CENTRAL BANKS TO KEEP STATUS QUO ON INTEREST RATES

The world’s central banks are in no mood to raise interest rates any time soon.

Jerome Powell, the US Federal Reserve chairman, said “a patiently accommodative monetary policy” is vital to bring the US unemployment rates down, which has reached 6.3% in January.

“In particular, we expect that it will be appropriate to maintain the current accommodative target range of the federal funds rate until labour market conditions have reached levels consistent with maximum employment and inflation has risen to 2% and is on track to moderately exceed 2% for some time,” Powell said in February in a speech at the Economic Club of New York.

In addition, the Fed continued to increase its holdings of Treasury securities and agency mortgage-backed securities by USD 80 billion and USD 40 billion per month, respectively, until substantial further progress has been made toward its maximum-employment and price-stability goals.

The US economy grew 4% in the fourth quarter of 2020 according to the US Bureau of Economic Analysis (BEA), but annual GDP declined 3.5% during the year.

“The decrease in real GDP in 2020 reflected decreases in PCE (personal consumption expenditures), exports, private inventory investment, non-residential fixed investment, and state and local government that were partly offset by increases in federal government spending and residential fixed investment. Imports decreased,” the BEA said.


DOLLAR LOSES STEAM

The US dollar has weakened as economic growth remains muted in the world’s largest economy.

The US Dollar Index, which tracks a basket of major currencies, has declined 8.76% to 90.39 over the past 10 months, although year-to-date it has clawed back some of the gains with a 0.50% increase.

Among major currencies, the euro has been one of the biggest beneficiaries of the weakening US dollar, rising nearly 12% over the past 12 months against the greenback to trade around the USD 1.2133 handle.

But the European Union is also looking to stimulate the economy with loose monetary policy.

As expected, the European Central Bank (ECB), at its first meeting of the year, made no changes to interest rates or its asset-buying programme after moving in December to bolster its efforts to support the Eurozone economy.

The ECB left its deposit rate at -0.5% and its main refinancing rate at 0%. In an accompanying press release, the central bank also affirmed it would maintain the "envelope" for its pandemic emergency purchase programme (PEPP) at EUR 1.85 trillion and would continue monthly purchases under the programme until at least the end of March 2022.

It added that if "favourable financing conditions can be maintained with asset purchase flows that do not exhaust the envelope over the net purchase horizon of the PEPP, the envelope need not be used in full. Equally, the envelope can be recalibrated if required to maintain favourable financing conditions to help counter the negative pandemic shock to the path of inflation."

The ECB will also continue its asset purchase programme at a pace of EUR 20 billion a month.

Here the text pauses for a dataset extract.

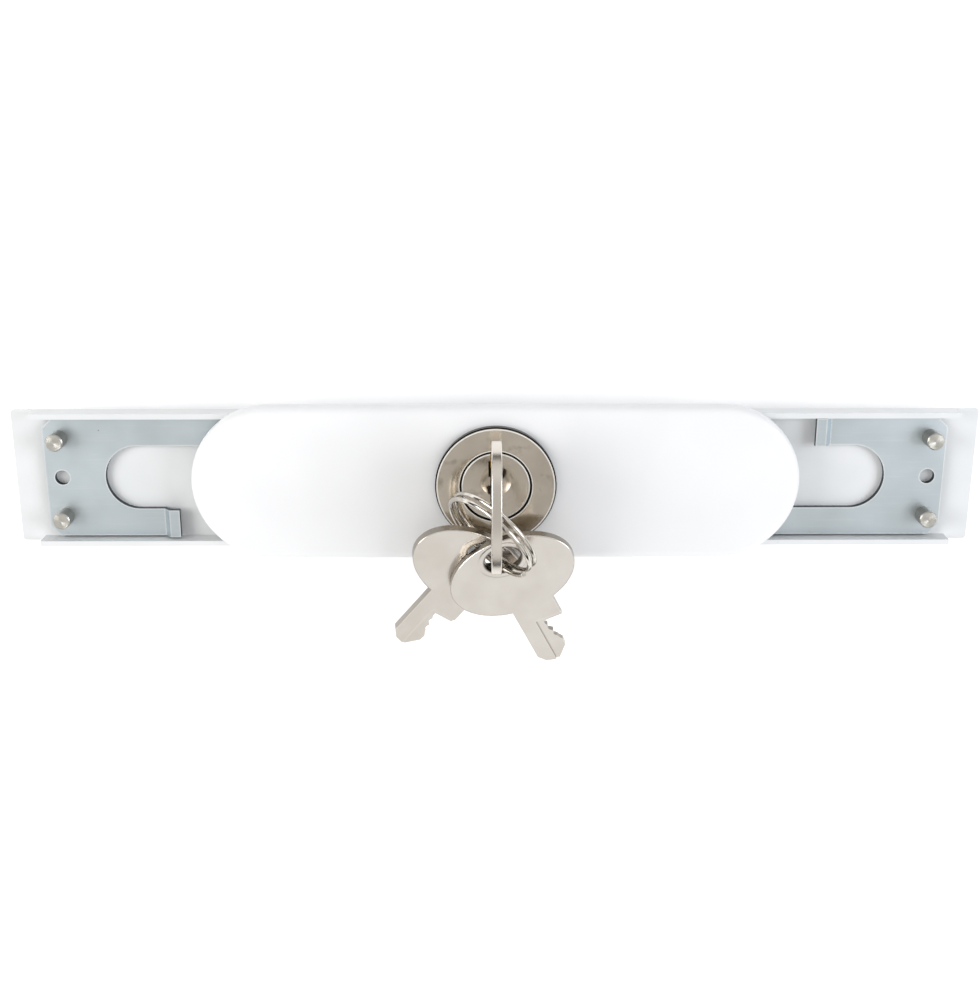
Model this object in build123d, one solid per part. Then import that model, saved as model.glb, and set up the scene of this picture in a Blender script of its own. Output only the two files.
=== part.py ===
from build123d import *
from math import acos, cos, pi, radians, sin, sqrt, tan
import os

# Roller shutter lock with two sliding fork plates, a key cylinder and its bunch of keys.
# Frame: +X along the lock, +Y towards the upper flange, +Z out of the front face.
# The origin lies on the cylinder axis, in the plane of the channel's back face. Millimetres.

edge_tol = 0.01

# Channel: a web with two flanges that stop short of its ends
web_length = 200.0
web_height = 28.4
web_wall = 1.4
web_corner = 0.6
fold_r = 0.88
flange_length = 190.4
flange_wall = 1.1
flange_front = 5.4

# Fork plates
plate_gap = 0.1
plate_wall = 1.25
plate_side_gap = 0.4
plate_end = 93.5
plate_chamfer = 2.1
slot_half = 6.8
slot_end = 81.1
short_arm_end = 66.0
joggle_start = 69.3
joggle_run = 1.2
lap_gap = 0.1
long_arm_reach = 40.0
peep_hole_r = 1.55

# Studs that carry the locking bars
stud_x = 90.1
stud_y = 8.4
stud_r = 1.8
stud_height = 3.8
stud_neck_r = 1.4
stud_chamfer = 0.2

# Rack and pinion
module = 0.8
tooth_count = 22
pressure_angle = 20.0
tooth_backlash = 0.12
root_gap = 0.25
rack_inner = 8.5
rack_outer = 23.0
rack_end_step = 0.4
pinion_gap = 0.05
pinion_key_r = 6.0
pinion_key_half = 5.2

# Cover
cover_length = 125.0
cover_height = 32.6
cover_front = 8.0
cover_wall = 1.2
cover_edge_r = 1.5
cover_land_gap = 0.2
boss_x = 56.0
boss_r = 3.5

# Collar, its sleeve and nut
collar_r = 12.4
collar_thickness = 1.7
collar_chamfer = 0.35
sleeve_r = 9.0
sleeve_flat_half = 8.3
sleeve_gap = 0.1
sleeve_clear = 0.1
nut_across_flats = 21.4
nut_thickness = 1.8
nut_gap = 0.02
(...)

Sterling, however, has been on a tear against the US dollar, rising 5.30% in the past three months alone.

At its first meeting for the year in February, the Bank of England’s (BOE) monetary policy committee (MPC) assessed that the existing stance of monetary policy remains appropriate.

“The MPC voted unanimously to maintain bank rate at 0.1%,” the bank said. “The committee voted unanimously for the Bank of England to maintain the stock of sterling non-financial investment-grade corporate bond purchases, financed by the issuance of central bank reserves, at GBP 20 billion.”

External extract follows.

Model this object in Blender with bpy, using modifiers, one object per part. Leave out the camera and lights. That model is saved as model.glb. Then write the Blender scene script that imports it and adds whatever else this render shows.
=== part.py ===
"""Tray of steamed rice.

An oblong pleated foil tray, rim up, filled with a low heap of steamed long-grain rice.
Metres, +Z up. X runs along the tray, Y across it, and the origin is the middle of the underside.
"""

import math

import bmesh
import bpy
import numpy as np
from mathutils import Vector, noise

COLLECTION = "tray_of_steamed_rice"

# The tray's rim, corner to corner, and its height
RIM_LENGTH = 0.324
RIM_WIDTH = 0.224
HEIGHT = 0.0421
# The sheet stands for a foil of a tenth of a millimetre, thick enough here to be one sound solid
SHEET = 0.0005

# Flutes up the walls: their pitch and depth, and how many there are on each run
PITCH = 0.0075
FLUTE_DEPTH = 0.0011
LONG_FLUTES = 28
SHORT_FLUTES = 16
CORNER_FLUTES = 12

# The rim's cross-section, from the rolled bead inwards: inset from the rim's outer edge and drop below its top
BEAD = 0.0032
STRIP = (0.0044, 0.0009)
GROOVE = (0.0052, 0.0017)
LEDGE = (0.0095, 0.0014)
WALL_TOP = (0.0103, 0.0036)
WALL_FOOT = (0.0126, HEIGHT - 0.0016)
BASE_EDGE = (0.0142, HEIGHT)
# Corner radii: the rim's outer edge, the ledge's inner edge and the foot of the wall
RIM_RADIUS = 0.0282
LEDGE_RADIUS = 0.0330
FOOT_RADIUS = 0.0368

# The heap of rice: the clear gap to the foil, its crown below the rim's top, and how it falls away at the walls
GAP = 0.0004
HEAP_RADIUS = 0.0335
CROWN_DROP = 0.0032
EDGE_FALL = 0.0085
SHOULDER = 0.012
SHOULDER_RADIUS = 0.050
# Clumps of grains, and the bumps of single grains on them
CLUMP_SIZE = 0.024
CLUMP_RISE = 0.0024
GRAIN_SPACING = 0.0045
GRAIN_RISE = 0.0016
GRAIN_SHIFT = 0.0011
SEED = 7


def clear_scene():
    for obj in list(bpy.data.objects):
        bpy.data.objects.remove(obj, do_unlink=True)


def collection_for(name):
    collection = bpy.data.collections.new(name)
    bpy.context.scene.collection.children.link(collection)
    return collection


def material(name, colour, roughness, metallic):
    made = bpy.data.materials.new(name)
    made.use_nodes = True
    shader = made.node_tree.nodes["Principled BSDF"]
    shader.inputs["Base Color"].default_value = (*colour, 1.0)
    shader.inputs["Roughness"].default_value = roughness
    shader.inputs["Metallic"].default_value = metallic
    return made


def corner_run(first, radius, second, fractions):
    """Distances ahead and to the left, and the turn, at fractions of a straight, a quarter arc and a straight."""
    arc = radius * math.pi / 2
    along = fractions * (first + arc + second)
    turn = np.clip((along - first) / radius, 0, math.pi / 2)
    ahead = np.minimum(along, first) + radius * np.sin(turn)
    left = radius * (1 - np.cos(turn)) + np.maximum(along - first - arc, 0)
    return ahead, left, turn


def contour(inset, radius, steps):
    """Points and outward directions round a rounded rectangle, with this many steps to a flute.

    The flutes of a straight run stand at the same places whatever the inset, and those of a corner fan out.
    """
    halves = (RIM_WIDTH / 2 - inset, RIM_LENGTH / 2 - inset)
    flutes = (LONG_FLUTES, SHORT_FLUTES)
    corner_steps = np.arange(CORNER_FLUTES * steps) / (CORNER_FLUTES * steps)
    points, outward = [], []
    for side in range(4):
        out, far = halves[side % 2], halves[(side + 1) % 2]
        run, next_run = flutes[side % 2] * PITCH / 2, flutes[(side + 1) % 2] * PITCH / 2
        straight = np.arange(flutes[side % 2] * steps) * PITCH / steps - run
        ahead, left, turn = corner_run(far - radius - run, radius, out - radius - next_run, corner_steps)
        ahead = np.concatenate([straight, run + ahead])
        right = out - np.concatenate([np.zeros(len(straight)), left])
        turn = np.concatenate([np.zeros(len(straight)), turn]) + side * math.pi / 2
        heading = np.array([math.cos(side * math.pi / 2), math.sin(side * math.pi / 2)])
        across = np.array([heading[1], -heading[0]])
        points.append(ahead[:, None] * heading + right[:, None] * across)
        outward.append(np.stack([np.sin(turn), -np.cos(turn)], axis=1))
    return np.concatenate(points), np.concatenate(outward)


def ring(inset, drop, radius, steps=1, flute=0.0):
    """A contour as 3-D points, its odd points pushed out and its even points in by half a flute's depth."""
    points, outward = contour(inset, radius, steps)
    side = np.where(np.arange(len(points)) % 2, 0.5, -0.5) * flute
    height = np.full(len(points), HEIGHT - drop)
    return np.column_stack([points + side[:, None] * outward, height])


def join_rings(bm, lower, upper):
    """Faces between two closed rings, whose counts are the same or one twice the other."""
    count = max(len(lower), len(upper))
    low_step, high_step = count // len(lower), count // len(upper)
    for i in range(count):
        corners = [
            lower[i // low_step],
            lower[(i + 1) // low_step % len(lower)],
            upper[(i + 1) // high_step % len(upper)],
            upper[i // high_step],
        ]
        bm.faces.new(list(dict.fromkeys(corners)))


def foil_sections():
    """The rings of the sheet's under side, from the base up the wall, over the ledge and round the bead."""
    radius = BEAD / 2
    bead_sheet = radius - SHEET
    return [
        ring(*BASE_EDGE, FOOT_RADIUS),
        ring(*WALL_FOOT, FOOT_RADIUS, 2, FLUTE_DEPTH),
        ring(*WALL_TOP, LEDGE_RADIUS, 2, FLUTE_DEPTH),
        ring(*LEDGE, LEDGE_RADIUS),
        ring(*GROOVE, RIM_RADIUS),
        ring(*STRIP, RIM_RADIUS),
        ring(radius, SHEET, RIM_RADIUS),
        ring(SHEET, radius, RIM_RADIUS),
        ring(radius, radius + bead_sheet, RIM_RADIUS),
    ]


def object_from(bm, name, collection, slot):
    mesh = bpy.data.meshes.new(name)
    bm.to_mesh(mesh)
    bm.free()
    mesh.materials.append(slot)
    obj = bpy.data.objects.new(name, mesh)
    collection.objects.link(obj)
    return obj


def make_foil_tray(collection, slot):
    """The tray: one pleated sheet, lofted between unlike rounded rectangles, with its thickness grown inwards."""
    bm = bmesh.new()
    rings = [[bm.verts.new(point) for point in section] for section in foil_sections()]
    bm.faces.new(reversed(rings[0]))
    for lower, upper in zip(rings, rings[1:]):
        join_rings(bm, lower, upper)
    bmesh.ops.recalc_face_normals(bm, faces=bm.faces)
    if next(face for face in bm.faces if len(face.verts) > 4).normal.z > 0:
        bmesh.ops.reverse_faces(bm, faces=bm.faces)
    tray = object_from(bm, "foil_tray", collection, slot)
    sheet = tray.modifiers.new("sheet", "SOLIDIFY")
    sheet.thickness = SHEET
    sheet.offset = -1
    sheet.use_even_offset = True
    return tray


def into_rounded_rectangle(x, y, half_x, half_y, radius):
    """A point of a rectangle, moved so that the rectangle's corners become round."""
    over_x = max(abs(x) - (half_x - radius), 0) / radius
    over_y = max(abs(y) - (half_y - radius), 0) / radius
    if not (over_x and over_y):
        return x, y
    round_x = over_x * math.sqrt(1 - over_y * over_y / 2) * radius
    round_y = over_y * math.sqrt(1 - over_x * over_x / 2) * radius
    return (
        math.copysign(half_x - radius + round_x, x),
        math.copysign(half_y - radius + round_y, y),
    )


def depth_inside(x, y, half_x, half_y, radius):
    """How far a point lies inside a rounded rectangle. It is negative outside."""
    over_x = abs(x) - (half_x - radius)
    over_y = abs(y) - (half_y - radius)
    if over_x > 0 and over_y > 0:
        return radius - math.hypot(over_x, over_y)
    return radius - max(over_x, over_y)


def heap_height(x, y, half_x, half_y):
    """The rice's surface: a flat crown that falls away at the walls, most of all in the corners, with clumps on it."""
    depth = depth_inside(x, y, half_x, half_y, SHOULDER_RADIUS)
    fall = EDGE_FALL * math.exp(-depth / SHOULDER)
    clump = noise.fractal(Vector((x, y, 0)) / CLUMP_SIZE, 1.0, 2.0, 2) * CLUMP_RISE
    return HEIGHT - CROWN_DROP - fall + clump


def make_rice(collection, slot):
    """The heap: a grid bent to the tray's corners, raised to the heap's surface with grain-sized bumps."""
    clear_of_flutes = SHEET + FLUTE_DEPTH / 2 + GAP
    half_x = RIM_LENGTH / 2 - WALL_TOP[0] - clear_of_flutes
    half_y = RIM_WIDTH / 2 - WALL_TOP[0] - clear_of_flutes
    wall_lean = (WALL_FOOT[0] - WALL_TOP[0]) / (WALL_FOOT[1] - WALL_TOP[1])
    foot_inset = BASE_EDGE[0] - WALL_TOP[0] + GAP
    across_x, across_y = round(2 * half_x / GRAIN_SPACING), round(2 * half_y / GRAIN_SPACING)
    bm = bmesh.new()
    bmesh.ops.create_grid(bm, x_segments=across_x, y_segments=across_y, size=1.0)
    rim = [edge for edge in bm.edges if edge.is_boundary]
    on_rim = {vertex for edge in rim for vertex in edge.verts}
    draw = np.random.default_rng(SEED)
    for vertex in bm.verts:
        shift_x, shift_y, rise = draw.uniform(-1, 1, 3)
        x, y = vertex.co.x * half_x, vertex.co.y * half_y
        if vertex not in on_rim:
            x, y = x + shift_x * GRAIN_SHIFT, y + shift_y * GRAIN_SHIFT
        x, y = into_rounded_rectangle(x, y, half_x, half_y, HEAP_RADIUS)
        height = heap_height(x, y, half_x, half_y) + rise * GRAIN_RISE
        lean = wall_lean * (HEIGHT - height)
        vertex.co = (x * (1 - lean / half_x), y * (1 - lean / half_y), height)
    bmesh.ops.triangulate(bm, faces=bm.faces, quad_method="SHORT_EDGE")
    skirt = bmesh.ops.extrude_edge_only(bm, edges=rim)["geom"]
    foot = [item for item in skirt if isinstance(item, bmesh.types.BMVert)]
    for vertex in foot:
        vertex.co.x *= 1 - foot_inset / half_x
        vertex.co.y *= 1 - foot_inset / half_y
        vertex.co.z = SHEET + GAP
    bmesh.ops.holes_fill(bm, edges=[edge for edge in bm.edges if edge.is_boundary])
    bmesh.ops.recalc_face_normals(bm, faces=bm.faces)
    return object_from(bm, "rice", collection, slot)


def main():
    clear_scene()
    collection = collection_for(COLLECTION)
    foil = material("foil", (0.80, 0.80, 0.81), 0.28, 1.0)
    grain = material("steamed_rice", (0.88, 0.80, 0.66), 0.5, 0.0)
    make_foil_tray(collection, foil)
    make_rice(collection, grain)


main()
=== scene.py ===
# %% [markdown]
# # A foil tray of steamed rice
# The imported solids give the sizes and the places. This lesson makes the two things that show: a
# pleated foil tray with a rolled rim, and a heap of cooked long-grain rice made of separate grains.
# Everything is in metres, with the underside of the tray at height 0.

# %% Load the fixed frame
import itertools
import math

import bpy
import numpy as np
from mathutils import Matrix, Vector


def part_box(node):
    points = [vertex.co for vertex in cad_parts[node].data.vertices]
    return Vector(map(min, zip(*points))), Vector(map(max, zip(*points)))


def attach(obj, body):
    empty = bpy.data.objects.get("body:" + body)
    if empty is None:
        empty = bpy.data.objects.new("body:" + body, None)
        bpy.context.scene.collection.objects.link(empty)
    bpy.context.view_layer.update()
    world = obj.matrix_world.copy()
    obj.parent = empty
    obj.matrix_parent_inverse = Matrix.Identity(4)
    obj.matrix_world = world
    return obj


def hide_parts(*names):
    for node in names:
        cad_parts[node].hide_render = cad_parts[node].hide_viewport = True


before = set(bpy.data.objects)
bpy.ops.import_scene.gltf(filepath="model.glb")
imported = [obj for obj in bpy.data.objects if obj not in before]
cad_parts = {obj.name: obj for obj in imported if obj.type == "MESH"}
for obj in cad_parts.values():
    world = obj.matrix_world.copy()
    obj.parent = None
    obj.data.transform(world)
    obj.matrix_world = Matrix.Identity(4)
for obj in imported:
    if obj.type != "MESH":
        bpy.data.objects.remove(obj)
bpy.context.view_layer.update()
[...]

Among emerging markets, the Chinese yuan has risen 7.45% against the greenback over the past 12 months, a clear beneficiary of the lacklustre dollar.

The People’s Bank of China has rolled out a number of measures since early 2020 to support the pandemic-hit economy, but has shifted to a steadier stance in recent months.

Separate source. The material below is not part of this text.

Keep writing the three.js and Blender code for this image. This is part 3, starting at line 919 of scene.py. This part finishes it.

China will also avoid a sudden shift of monetary policy, the central bank said recently, adding that it will balance economic recovery with preventing risks, Reuters reported.


SAUDI BONDS

The Saudi government continues to take advantage of low interest rates. In January, the kingdom’s National Debt Management Center offered its eighth international issuance under the Global Medium-Term Note Programme.

The issuance was more than four times oversubscribed, with total orders amounting to more than USD 22 billion, according to the Ministry of Finance.

“The kingdom will issue a total of USD 5 billion (equivalent to SAR 18.75 billion), consisting of two tranches as follows: USD 2.75 billion (equivalent to SAR 10.3 billion) for 12-year notes maturing 2033, USD 2.25 billion (equivalent to SAR 8.4 billion) for 40-year notes maturing 2061,” the ministry said.